Though the weight of precedent favors authentication committees, the Simon-Whelan case makes clear that authentication committees are not immune from legal challenge. One very important lesson learned is that indemnification agreements, though very useful, will not shield wrongdoing. Also, an authentication committee with a large stock (or relationship to an entity with such stock) in the artist’s works is plainly more susceptible to claims such as those raised in Simon-Whelan. Authentication committees could also benefit from legal advice in determining issues such as the legal form the committee should take, board membership and independence, and the written agreements it should require.

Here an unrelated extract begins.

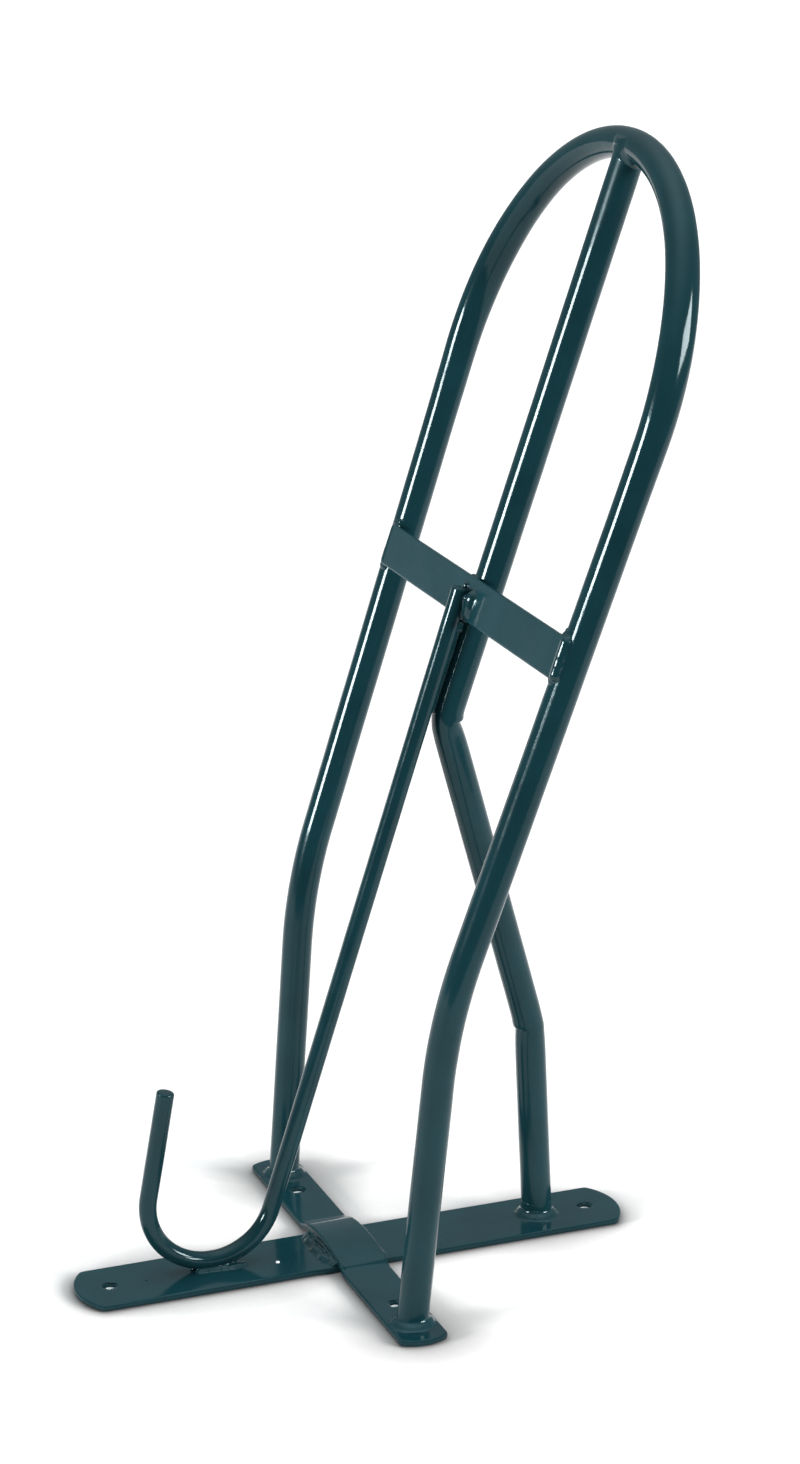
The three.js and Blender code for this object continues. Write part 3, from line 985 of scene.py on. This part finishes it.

1 A catalogue raisonné is a definitive catalogue of the works of a particular artist. Inclusion of a work in the catalogue serves to authenticate the work. Non-inclusion suggests a work is not by the artist. Kirby v. Wildenstein, 784 F. Supp. 1112 (S.D.N.Y. 1992).
2 French Law No. 57-298 of Mar. 11, 1957. See Greenwood v. Koven, 880 F. Supp. 186 (S.D.N.Y. 1995).
3 The court cited Greenberg Gallery, Inc. v. Bauman, 817 F. Supp. 167 (D. D.C. 1996) aff’d, 36 F.3d 127 (D.C. Cir. 1994) in which a court dismissed a case for rescission of a sale of, coincidentally, a Calder sculpture. The court found, based on expert evidence, that the plaintiff had not shown that the work was inauthentic. Nevertheless, the art market relied upon the opinion of the expert rejected by the court, and the work remains shunned.
4 See Larivierer Thaw, 2000 WL 33965732 (Sup. Ct. N.Y. County 2000).
5 See Vitale v. Marlborough Gallery, 1994 WL 654 494 (S.D.N.Y. 1994).
6 Such claims were dismissed in Vitale and in Kramer v. Pollock-Krasner Foundation, 890 F. Supp. 250 (S.D.N.Y. 1995).